Sunday, February 5, 2012

Bittersweet procrastination

I have an overwhelming number and variety of things to get done this month, related either to aging relatives or children who refuse to do homework.  But I want to take the time to mention this book that I read last month: A Bittersweet Season: Caring for Our Aging Parents and Ourselves, by Jane Gross.  2011, Alfred A. Knopf.  The author also started the NY Times blog The New Old Age.

Here are just three of the many helpful things I read in this book:

“Denial runs deep, and the odds that you are reading this book to prepare for something that hasn’t yet happened are slim, no matter how much I wish otherwise.  More than likely, you’re already in the thick of things, as I was, and have already made your share of panicky mistakes. There’s little to be gained by going back down the pointless highway of second-guessing yourself.  I, you, most of us do the best we can, just as our parents did the best they could with us when we were children, getting tons of things wrong, or just a few, some because of omission and some commission but guided, except in rare instances, by good intentions.”  P. 56

“You can judge the quality of geriatric care from hospital to hospital by how they manage dentures.” 

One of the main indicators that a person is reaching a state of dependency on others is whether she can rise from a chair without pushing off with her hands.

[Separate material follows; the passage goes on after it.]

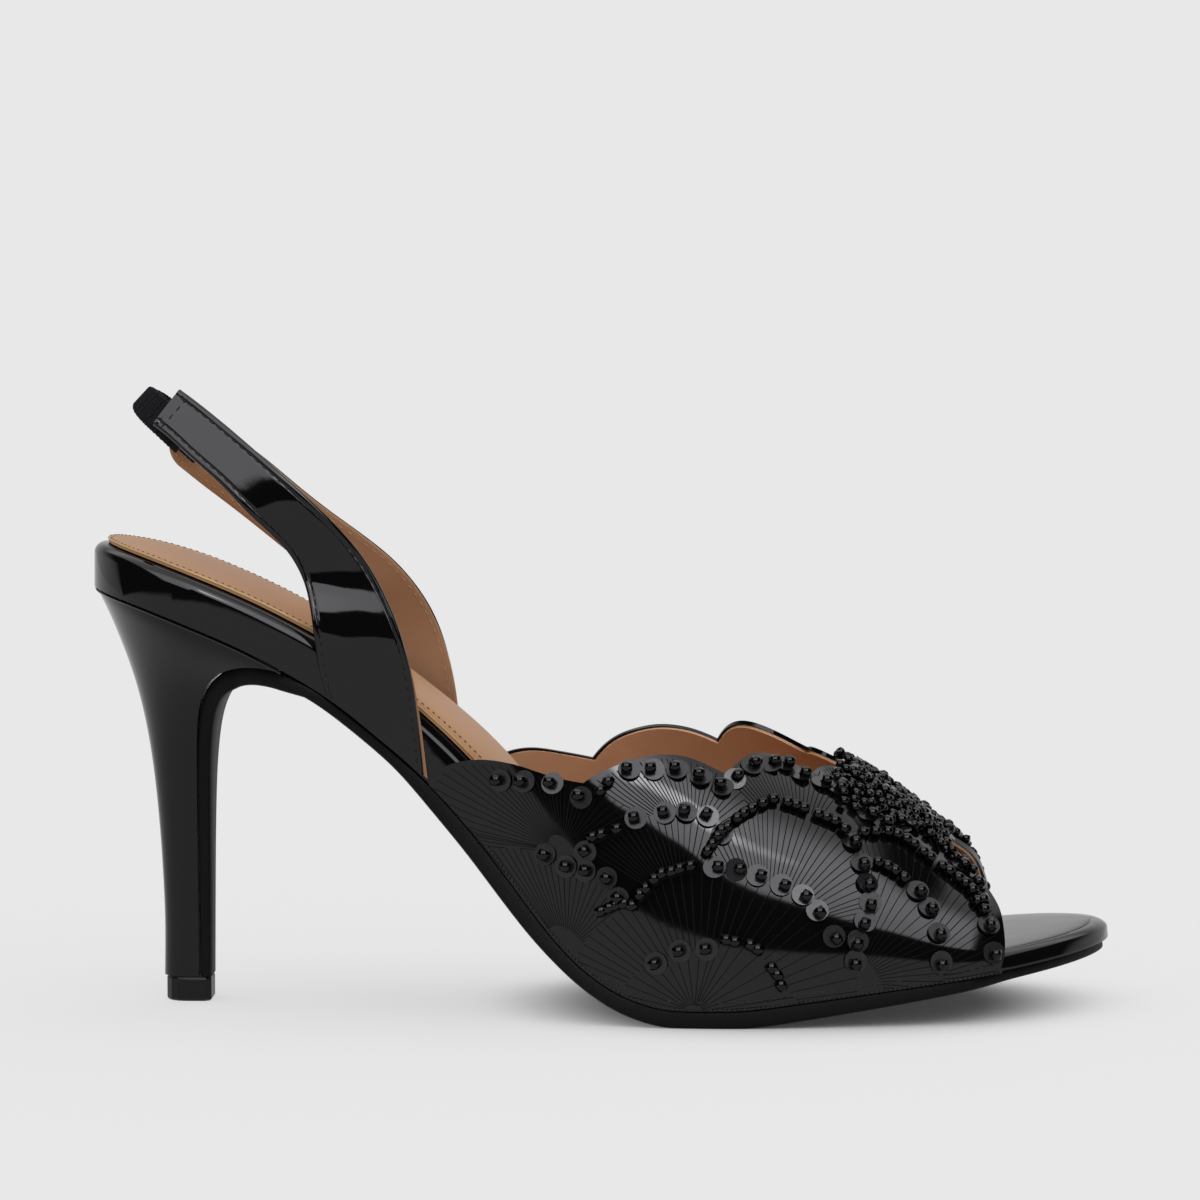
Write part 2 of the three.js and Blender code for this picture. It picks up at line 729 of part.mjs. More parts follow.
function vampColumns() {
  const columns = [];
  TOPLINE_CUSPS.slice(0, -1).forEach((cusp, i) => {
    const next = TOPLINE_CUSPS[i + 1];
    range(cusp.steps).forEach((k) => {
      const t = k / cusp.steps;
      const arc = 4 * t * (1 - t);
      columns.push({
        x: atShare(mix(cusp.along, next.along, t) + cusp.lift * arc),
        girth: mix(cusp.girth, next.girth, t) + cusp.swell * arc,
        front: mix(cusp.front, next.front, t),
      });
    });
  });
  const last = TOPLINE_CUSPS[TOPLINE_CUSPS.length - 1];
  columns.push({ x: atShare(last.along), girth: last.girth, front: last.front });
  return columns;
}

function makeVamp() {
  const grid = vampColumns().map((edge) => {
    const frontX = atShare(column(PEEP_EDGE, 'along', edge.front));
    return range(VAMP_ROWS).map((j) => {
      const t = 1 - (1 - j / (VAMP_ROWS - 1)) ** VAMP_FRONT_CROWDING;
      const x = mix(edge.x, frontX, t);
      const girth = mix(edge.girth, edge.front, t);
      const outer = vampFace(x, girth);
      const inner = outer.clone().addScaledVector(vampNormal(x, girth), -UPPER_WALL);
      return { outer, inner };
    });
  });
  const positions = [];
  ['outer', 'inner'].forEach((face) => {
    grid.forEach((cells) => cells.forEach((cell) => positions.push(...cell[face].toArray())));
  });
  const shift = grid.length * VAMP_ROWS;
  const index = [];
  const quad = (a, b, c, d) => index.push(a, b, c, a, c, d);
  range(grid.length - 1).forEach((i) => range(VAMP_ROWS - 1).forEach((j) => {
    const a = i * VAMP_ROWS + j;
    const b = a + VAMP_ROWS;
    quad(a, b, b + 1, a + 1);
    quad(a + shift, a + 1 + shift, b + 1 + shift, b + shift);
  }));
  range(grid.length - 1).forEach((i) => {
    const a = i * VAMP_ROWS;
    const b = a + VAMP_ROWS;
    const c = a + VAMP_ROWS - 1;
    const d = b + VAMP_ROWS - 1;
    quad(a, a + shift, b + shift, b);
    quad(c, d, d + shift, c + shift);
  });
  range(VAMP_ROWS - 1).forEach((j) => {
    const a = j;
    const c = (grid.length - 1) * VAMP_ROWS + j;
    quad(a, a + 1, a + 1 + shift, a + shift);
    quad(c, c + shift, c + 1 + shift, c + 1);
  });
  return outward(positions, index);
}

// Sling frame: up and back along the straps, and square to that across them
const SLING_BACK = { x: -Math.sin(radians(SLING_SLOPE)), z: Math.cos(radians(SLING_SLOPE)) };
const SLING_ACROSS = { x: Math.cos(radians(SLING_SLOPE)), z: Math.sin(radians(SLING_SLOPE)) };

function slingReach(x, z) {
  return (x - SEAT_X) * SLING_BACK.x + (z - HEEL_HEIGHT) * SLING_BACK.z;
}

function slingLevel(x, z) {
  return (x - SEAT_X) * SLING_ACROSS.x + (z - HEEL_HEIGHT) * SLING_ACROSS.z;
}

// The straps draw together by the turn angle, then the bend's arc takes over
const SLING_JOIN = SLING_BEND_REACH + SLING_BEND_RADIUS * Math.sin(radians(SLING_TURN));

function slingHalf(reach) {
  if (reach < SLING_JOIN) return column(SLING_PLAN, 'spread', reach / SLING_RISE) * SLING_SPREAD;
  return Math.sqrt(Math.max(SLING_BEND_RADIUS ** 2 - (reach - SLING_BEND_REACH) ** 2, 0));
}

// Foot of the square from a point to the sole line
function soleFoot(x, z) {
  let best = x;
  let least = Infinity;
  range(80).forEach((i) => {
    const place = x - 20 + i * 0.5;
    const distance = Math.hypot(place - x, soleZ(place) - z);
    if (distance < least) {
      least = distance;
      best = place;
    }
  });
  return best;
}

function strapPoint(x, rise, hug, side) {
  const z = soleZ(x) + STRAP_FOOT_LIFT + rise * SLING_RISE;
  const sides = footbedSides(soleFoot(x, z));
  const seated = Math.abs(side < 0 ? sides.outer : sides.inner) + CLEARANCE + STRAP_THICKNESS / 2;
  const free = slingHalf(slingReach(x, z));
  return new THREE.Vector3(x, side * mix(free, seated, hug), z);
}

// Band through stations with a rear and a front edge, thick on both sides of them
function band(edges, thickness, side) {
  const rings = edges.map((edge, i) => {
    const before = edges[Math.max(i - 1, 0)];
    const after = edges[Math.min(i + 1, edges.length - 1)];
    const run = after.rear.clone().add(after.front).sub(before.rear).sub(before.front);
    const across = edge.front.clone().sub(edge.rear);
    const out = across.clone().cross(run).normalize().multiplyScalar((side * thickness) / 2);
    const bevel = across.clone().normalize().multiplyScalar(thickness * 0.3);
    return [
      edge.rear.clone().add(bevel).add(out),
      edge.front.clone().sub(bevel).add(out),
      edge.front.clone(),
      edge.front.clone().sub(bevel).sub(out),
      edge.rear.clone().add(bevel).sub(out),
      edge.rear.clone(),
    ];
  });
  return loft(rings);
}

function makeStrap(rows, side) {
  const keyed = numbered(rows);
  const last = rows.length - 1;
  const edges = range(STRAP_STATIONS).map((i) => {
    const at = (i / (STRAP_STATIONS - 1)) * last;
    const value = (name) => column(keyed, name, at);
    return {
      front: strapPoint(atShare(value('frontX')), value('frontZ'), value('hug'), side),
      rear: strapPoint(atShare(value('rearX')), value('rearZ'), value('hug'), side),
    };
  });
  return band(edges, STRAP_THICKNESS, side);
}

// Elastic: gathered band that joins the strap ends behind the heel
function makeElastic() {
  const inset = (STRAP_THICKNESS + ELASTIC_THICKNESS) / 2 + 2 * CLEARANCE;
  const strapEnd = (rows, side) => {
    const row = rows[rows.length - 1];
    const front = strapPoint(atShare(row.frontX), row.frontZ, 0, side);
    const middle = strapPoint(atShare(row.rearX), row.rearZ, 0, side).lerp(front, 0.5);
    return { reach: slingReach(middle.x, middle.z), level: slingLevel(middle.x, middle.z), side };
  };
  const outer = strapEnd(OUTER_STRAP, -1);
  const inner = strapEnd(INNER_STRAP, 1);
  const straight = (end) => range(ELASTIC_SIDE_STATIONS).map((i) => {
    const t = i / (ELASTIC_SIDE_STATIONS - 1);
    const reach = mix(end.reach - ELASTIC_TUCK, SLING_JOIN, t);
    return [reach, end.side * slingHalf(reach)];
  });
  const bend = range(ELASTIC_BEND_STATIONS).map((i) => {
    const t = (i + 1) / (ELASTIC_BEND_STATIONS + 1);
    const angle = radians(mix(SLING_TURN - 90, 90 - SLING_TURN, t));
    return [SLING_BEND_REACH + SLING_BEND_RADIUS * Math.cos(angle), SLING_BEND_RADIUS * Math.sin(angle)];
  });
  const strapLine = [...straight(outer), ...bend, ...straight(inner).reverse()];
  const path = strapLine.map(([reach, y], i) => {
    const before = strapLine[Math.max(i - 1, 0)];
    const after = strapLine[Math.min(i + 1, strapLine.length - 1)];
    const run = Math.hypot(after[0] - before[0], after[1] - before[1]);
    return [reach - (inset * (after[1] - before[1])) / run, y + (inset * (after[0] - before[0])) / run];
  });
  const outerLevel = outer.level - ELASTIC_OUTER_DROP;
  const innerLevel = inner.level + ELASTIC_INNER_LIFT;
  const edges = path.map(([reach, y], i) => {
    const level = mix(outerLevel, innerLevel, i / (path.length - 1));
    const point = (shift) => new THREE.Vector3(
      SEAT_X + SLING_BACK.x * reach + SLING_ACROSS.x * (level + shift),
      y,
      HEEL_HEIGHT + SLING_BACK.z * reach + SLING_ACROSS.z * (level + shift),
    );
    return { front: point(ELASTIC_WIDTH / 2), rear: point(-ELASTIC_WIDTH / 2) };
  });
  return band(edges, ELASTIC_THICKNESS, 1);
}

const patent = { color: 0x0b0b0d, roughness: 0.08, metalness: 0 };
const matteBlack = { color: 0x17171a, roughness: 0.65, metalness: 0 };
const tanLeather = { color: 0xb98a66, roughness: 0.55, metalness: 0 };
const gatheredBlack = { color: 0x1c1b1f, roughness: 0.85, metalness: 0 };

function piece(name, geometry, look) {
  const mesh = new THREE.Mesh(geometry, new THREE.MeshStandardMaterial(look));
  mesh.name = name;
  return mesh;
}

const group = new THREE.Group();
group.add(
  piece('outsole', makeOutsole(), matteBlack),
  piece('heel', makeHeel(), patent),
  piece('top_piece', makeTopPiece(), matteBlack),
  piece('footbed', makeFootbed(), patent),
  piece('sock', makeSock(), tanLeather),
  piece('vamp', makeVamp(), patent),
  piece('strap_outer', makeStrap(OUTER_STRAP, -1), patent),
  piece('strap_inner', makeStrap(INNER_STRAP, 1), patent),
  piece('elastic', makeElastic(), gatheredBlack),
);

export default group;
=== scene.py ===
import math
import bmesh
import bpy
import numpy as np
from mathutils import Matrix, Vector


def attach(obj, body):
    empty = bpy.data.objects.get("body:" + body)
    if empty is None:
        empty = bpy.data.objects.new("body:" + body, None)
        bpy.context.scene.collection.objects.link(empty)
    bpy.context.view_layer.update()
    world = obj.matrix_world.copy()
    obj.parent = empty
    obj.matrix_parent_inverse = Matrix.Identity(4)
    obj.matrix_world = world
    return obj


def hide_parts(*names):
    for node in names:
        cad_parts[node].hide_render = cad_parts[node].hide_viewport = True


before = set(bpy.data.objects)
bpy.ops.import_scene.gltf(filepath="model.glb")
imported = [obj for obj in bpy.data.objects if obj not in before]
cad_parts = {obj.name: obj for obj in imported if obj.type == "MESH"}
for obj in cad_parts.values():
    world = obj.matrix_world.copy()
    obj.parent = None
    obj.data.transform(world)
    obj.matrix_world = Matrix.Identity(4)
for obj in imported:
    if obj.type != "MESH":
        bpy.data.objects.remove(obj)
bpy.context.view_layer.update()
scene = bpy.context.scene
print("frame loaded")

# All shapes are worked out in millimetres and written to the meshes in metres.
mm = 0.001

# The last and the sole, with the same named sizes as the part's source
shoe = {
    "soleLength": 218.6, "seatOverhang": 20.1, "heelHeight": 90, "toeSpring": 10.4,
    "ballWidth": 76, "outsole": 3.4, "toeInset": 1.4, "randHeight": 10, "randRadius": 3.2,
    "seatRounding": 25, "toeRounding": 34, "clearance": 0.3, "wall": 1.5, "instep": 68,
}
seatX = -shoe["seatOverhang"]
toeX = seatX + shoe["soleLength"]
treadTop = shoe["outsole"] + shoe["clearance"]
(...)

As soon as I read that last one, I panicked and had to try it myself.  No, I haven’t reached a state of dependency yet, it seems, but I hope and pray when my turn approaches that I’ll do something about it before I reach that point.  Today I needed to actually do some paid work, but it was a rare sunny day here, so I bagged the work and instead went for a walk in the park with Youngest Daughter.  I have not been getting any exercise.  There are some times when procrastination is just good for one’s mental health.  


Cassi Renee said...

Dentures, huh? Something to keep in mind. I really dread the point where my parents can't take care of each other. They've just both been extremely independent, in fact my mom (83) still regrets retiring from teaching 2 years ago. But unfortunately, bodies weren't designed to last forever.

Is your daughter really refusing to do homework? Or just interminably slow and combative?

Common Household Mom said...

Cassi, that's wonderful to hear that your parents are still independent. If you can be thankful for that, I think that is good, and if things are difficult later on, remember these times. My Mom is still teaching (at the graduate level) and she will be 80 in May! I think it's the one thing that keeps her sane.

The book I mentioned is not necessarily a _fun_ read, but it was VERY helpful to me. Not all the scenarios in the book pertain to our family's situation, but it still helped in hearing someone else's story about her aging parent.

My daughter, my daughter... yes, she acts in all those ways. Sigh.

Green Girl in Wisconsin said...

This sounds like a must-read for anyone with aging parents. Period.

Italia said...

Having been a major caregiver during the last years of my parents lives I was interested to see what Jane Gross had to say in this book. Death and caring for those we love in their last years and last days is never an easy subject to approach, especially in the form of a book. Most of us assume our parents are just going to keep clicking right along and then when it seems they suddenly cannot care for themselves we are shocked. In reality their decline has been coming on and we just do not want to see it. Jane relates what she and her brother and her mother experienced in her mother's last years. She tells it straightforward and with honesty. And underlying throughout the book is a sense of "it is ok to feel what you feel" as you go through this process. This book is a valuable resource for any child whose parent(s) are approaching their declining years. Difficult to talk about - yes.